As Snapchat (SNAP) nears its IPO, analysts have been pouring over its public documents. Ben Thompson found this interesting bit:

Our strategy is to invest in product innovation and take risks to improve our camera platform. We do this in an effort to drive user engagement, which we can then monetize through advertising. We use the revenue we generate to fund future product innovation to grow our business.

In a world where anyone can distribute products instantly and provide them for free, the best way to compete is by innovating to create the most engaging products. That’s because it’s difficult to use distribution or cost as a competitive advantage—new software is available to users immediately, and for free. We believe this means that our industry favors companies that innovate, because people will use their products.

We invest heavily in future product innovation and take risks to try to improve our camera platform and drive long-term user engagement. Sometimes this means sacrificing short-term engagement to introduce products, like Stories, that might change the way people use Snapchat. Additionally, our products often use new technologies and require people to change their behavior, such as using a camera to talk with their friends. This means that our products take a lot of time and money to develop, and might have slow adoption rates. While not all of our investments will pay off in the long run, we are willing to take these risks in an attempt to create the best and most differentiated products in the market.

Snapchat’s strategy is not to try and build a level of control that will insulate it from future competition. Instead, it is focussed on execution where it tries to continually “get ahead and stay ahead.” Thompson calls this the Gingerbread Man strategy after the famous nursery rhyme.

I have written about the distinction between execution and control before (complete with pictures). As it happened, today, my first academic paper on this topic (co-authored with Scott Stern of MIT), was released by the NBER today. A shorter version is coming out in the American Economic Review Papers and Proceedings in May. The paper shows that an execution strategy can, under certain circumstances, be more profitable than a control strategy. This is in contrast to the usual supposition that control is superior to execution — after all, aren’t barriers to entry better whenever you can get them?
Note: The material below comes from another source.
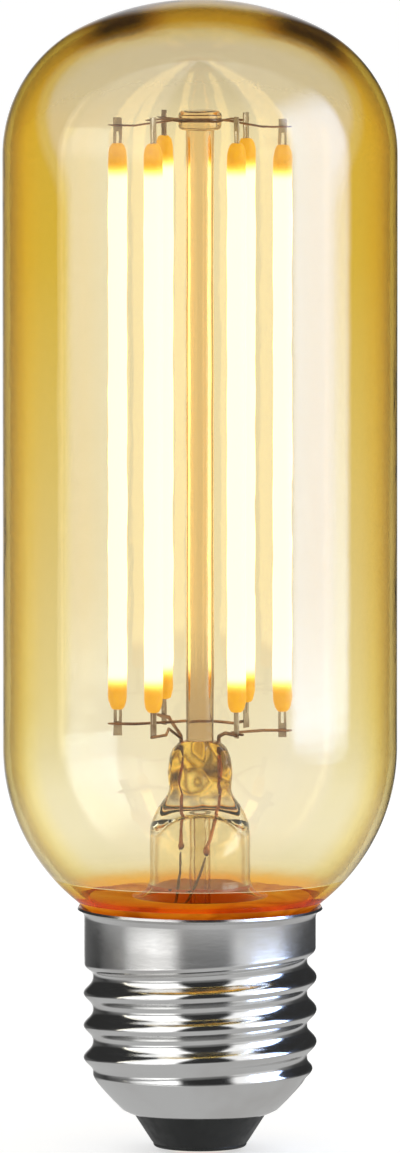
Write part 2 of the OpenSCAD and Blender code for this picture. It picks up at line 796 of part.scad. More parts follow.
function shell_row(a) = concat(
    [[lip_hole_d / 2, lip_z]],
    [for (s = shoulder_shares) [s[0] * root_r, lip_z + s[1] * shoulder_h]],
    [for (i = [0:thread_rows])
        let (z = thread_z + (thread_top_z - thread_z) * i / thread_rows)
        [thread_r(z, a), z]],
    [for (s = flare_shares)
        [collar_d / 2 + s[1] * (rim_d - collar_d) / 2, cap_h - rim_flare_h * (1 - s[0])]]
);
function inward(row, i) =
    let (d = row[min(i + 1, len(row) - 1)] - row[max(i - 1, 0)])
    row[i] + unit([-d[1], d[0]]) * sheet_t;
module cap_shell() {
    rows = [for (j = [0:shell_steps - 1]) shell_row(j * 360 / shell_steps)];
    high = len(rows[0]);
    loop = 2 * high;
    points = [for (j = [0:shell_steps - 1])
        let (a = j * 360 / shell_steps, row = rows[j])
        each concat(
            [for (p = row) concat(polar(p[0], a), [p[1]])],
            [for (i = [high - 1:-1:0])
                let (p = inward(row, i))
                concat(polar(p[0], a), [p[1]])]
        )];
    faces = [for (j = [0:shell_steps - 1])
        for (i = [0:loop - 1])
        let (p = j * loop, q = ((j + 1) % shell_steps) * loop, i2 = (i + 1) % loop)
        each [[p + i, p + i2, q + i2], [p + i, q + i2, q + i]]];
    color([0.78, 0.78, 0.8])
        polyhedron(points = points, faces = faces, convexity = 10);
}

// Insulator: a moulded cup with a groove that grips the edge of the shell's hole
module cap_insulator() {
    tip_r = insulator_tip_d / 2;
    top_r = insulator_top_d / 2;
    slope_r = (top_r - tip_r) / (lip_z - insulator_bottom_z);
    floor_r = tip_r - insulator_wall + slope_r * insulator_wall;
    edge_z = insulator_bottom_z + insulator_edge_r;
    color([0.13, 0.13, 0.13])
        difference() {
            rotate_extrude()
                difference() {
                    union() {
                        polygon([
                            [0, insulator_bottom_z],
                            [tip_r - insulator_edge_r, insulator_bottom_z],
                            [tip_r, edge_z], [top_r, lip_z - seat],
                            [groove_r, lip_z - seat], [groove_r, groove_top_z],
                            [flange_r, groove_top_z], [flange_r, insulator_top_z],
                            [0, insulator_top_z]
                        ]);
                        intersection() {
                            translate([tip_r - insulator_edge_r, edge_z])
                                circle(r = insulator_edge_r);
                            translate([0, insulator_bottom_z])
                                square([tip_r, insulator_edge_r]);
                        }
                    }
                    polygon([
                        [0, insulator_floor_z], [floor_r, insulator_floor_z],
                        [groove_r - insulator_wall, lip_z],
                        [groove_r - insulator_wall, insulator_top_z + over],
                        [0, insulator_top_z + over]
                    ]);
                }
            cylinder(d = shank_d + seat, h = insulator_floor_z + over);
        }
}

// Centre contact: a domed rivet with a flat, spread over the insulator's floor
module centre_contact() {
    dome_r = contact_d / 2;
    flat_r = contact_flat_d / 2;
    color([0.8, 0.66, 0.35])
        union() {
            cylinder(r1 = flat_r, r2 = dome_r, h = contact_proud - seat);
            cylinder(d = shank_d, h = insulator_floor_z + shank_head_h);
            translate([0, 0, insulator_floor_z + seat])
                cylinder(d = shank_head_d, h = shank_head_h - seat);
        }
}

// Driver board: a round board that fits inside the roots of the thread
module driver_board() {
    color([0.1, 0.42, 0.22])
        translate([0, 0, board_z])
            cylinder(r = board_r, h = board_t);
}
module bridge_rectifier() {
    color([0.12, 0.12, 0.12])
        translate([-board_r / 2 - rectifier_w / 2, -rectifier_d / 2, board_z - rectifier_h - seat])
            cube([rectifier_w, rectifier_d, rectifier_h]);
}
module smoothing_capacitor() {
    groove_z = board_z - seat - capacitor_l * groove_place_share;
    groove_deep = capacitor_d * groove_deep_share;
    color([0.2, 0.2, 0.24])
        translate([board_r / 2 - seat, 0, 0])
            difference() {
                translate([0, 0, board_z - seat - capacitor_l])
                    cylinder(d = capacitor_d, h = capacitor_l);
                translate([0, 0, groove_z])
                    rotate_extrude()
                        translate([capacitor_d / 2, 0])
                            circle(r = groove_deep);
            }
}
module driver_chip() {
    color([0.14, 0.14, 0.14])
        translate([board_r * chip_place_shares[0], board_r * chip_place_shares[1], board_top_z + seat])
            cube([chip_w, chip_d, chip_h]);
}

// Fuse resistor: it stands on the contact's spread head and carries the supply to the board
module fuse_resistor() {
    foot_z = insulator_floor_z + shank_head_h + seat;
    top_z = board_z - seat;
    body_z = (foot_z + top_z - resistor_l) / 2;
    color([0.3, 0.5, 0.35])
        union() {
            translate([0, 0, foot_z])
                cylinder(d = resistor_wire_d, h = top_z - foot_z);
            translate([0, 0, body_z])
                cylinder(d = resistor_d, h = resistor_l);
        }
}

// The cap wire runs from the board's edge to the inside of the shell
module cap_wire() {
    shell_r = root_r * facet_share - sheet_t - outer_lead_d / 2 - seat;
    board_place = polar(board_r - outer_lead_d * cap_wire_inset_share, cap_wire_angle);
    shell_place = polar(shell_r, cap_wire_angle);
    rises = [for (s = cap_wire_rise_shares) [board_top_z + outer_lead_d * s]];
    color([0.6, 0.5, 0.4])
        bent_wire([
            concat(board_place, [board_top_z + seat]),
            concat(board_place, rises[0]),
            concat(shell_place, rises[1]),
            concat(shell_place, rises[2])
        ], outer_lead_d, outer_lead_d);
}

glass_envelope();
glass_stem();
exhaust_tube();
glass_rod();
light_stick(0);  // light_stick_1
light_stick(1);  // light_stick_2
light_stick(2);  // light_stick_3
light_stick(3);  // light_stick_4
light_stick(4);  // light_stick_5
light_stick(5);  // light_stick_6
lower_tab(0);  // lower_tab_1
lower_tab(1);  // lower_tab_2
lower_tab(2);  // lower_tab_3
lower_tab(3);  // lower_tab_4
lower_tab(4);  // lower_tab_5
lower_tab(5);  // lower_tab_6
upper_tab(0);  // upper_tab_1
upper_tab(1);  // upper_tab_2
upper_tab(2);  // upper_tab_3
upper_tab(3);  // upper_tab_4
upper_tab(4);  // upper_tab_5
upper_tab(5);  // upper_tab_6
top_wire_front();
top_wire_middle();
top_wire_back();
left_inner_lead();
left_branch_wire();
right_inner_lead();
right_jumper();
rear_link_wire();
left_seal_wire();
right_seal_wire();
left_outer_lead();
right_outer_lead();
left_driver_wire();
right_driver_wire();
cap_wire();
capping_cement();
cap_shell();
cap_insulator();
centre_contact();
driver_board();
bridge_rectifier();
smoothing_capacitor();
driver_chip();
fuse_resistor();
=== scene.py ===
"""Tubular light bulb: its looks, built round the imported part, in metres and in its own frame."""

import math

import bpy
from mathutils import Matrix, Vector


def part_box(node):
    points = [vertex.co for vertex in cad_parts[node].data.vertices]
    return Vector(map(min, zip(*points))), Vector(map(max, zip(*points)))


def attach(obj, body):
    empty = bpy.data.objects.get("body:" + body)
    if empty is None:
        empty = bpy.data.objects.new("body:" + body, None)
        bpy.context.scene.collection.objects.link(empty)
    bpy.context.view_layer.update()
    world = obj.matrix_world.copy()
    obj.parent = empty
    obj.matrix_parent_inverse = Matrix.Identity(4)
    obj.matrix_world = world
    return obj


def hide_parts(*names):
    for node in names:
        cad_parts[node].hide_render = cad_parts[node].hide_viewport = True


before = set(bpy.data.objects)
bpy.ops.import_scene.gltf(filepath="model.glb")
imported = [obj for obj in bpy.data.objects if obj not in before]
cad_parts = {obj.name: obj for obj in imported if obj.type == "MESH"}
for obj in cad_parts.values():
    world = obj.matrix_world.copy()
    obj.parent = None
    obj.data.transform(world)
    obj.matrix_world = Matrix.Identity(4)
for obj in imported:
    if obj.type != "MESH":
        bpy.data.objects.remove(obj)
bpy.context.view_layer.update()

# The camera stands a little above the middle of the bulb, and so far away that upright lines look
# upright. It looks at the front, which faces -Y.
mm = 0.001
camera_distance = 1.8
camera_rise = math.radians(5.5)
looked_at_height = 64.7 * mm
seen_height = 129.1 * mm
sensor_side = 36

camera_data = bpy.data.cameras.new("camera")
camera_data.sensor_width = sensor_side
camera_data.lens = sensor_side * camera_distance / seen_height
camera = bpy.data.objects.new("camera", camera_data)
camera.location = (
    0,
    -camera_distance * math.cos(camera_rise),
    looked_at_height + camera_distance * math.sin(camera_rise),
)
camera.rotation_euler = (math.pi / 2 - camera_rise, 0, 0)
bpy.context.scene.collection.objects.link(camera)
bpy.context.scene.camera = camera
bpy.context.scene.view_settings.view_transform = "Standard"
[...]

The answer is not quite. It costs money to build walls — especially for entrepreneurs. Moreover, the money must be spent early in the piece. By contrast, with execution, you can get to market more quickly and also run experiments that can save you from costly mistakes. Ask Segway what it is like to take your time, build a big plant and launch prior to any market validation.

Thompson notes that Snapchat is taking a play out of the Apple book. I agree. I have always thought of Apple as a company that generally competes on the merits and has few entry barriers. Wall Street has apparently also thought that and continued to discount Apple stock relative to its earnings. Why? Because barriers to entry are things it can point to while innovative capabilites based only on a track record are less tangible. Thompson suggests Snapchat may face a little of that Apple medicine.

One issue that makes it hard to evaluate a start-up as opposed to Apple is, of course, the track record issue. Snapchat may be pursuing execution but they haven’t quickly executed on profitability. Anyone can say they are executing but actually doing it is another matter. Snapchat hasn’t proven itself out yet. It also is popular amongst teenagers which for me is not a good but a bad thing. Nonetheless, the overall strategy of Snapchat, at least, does have economic validity.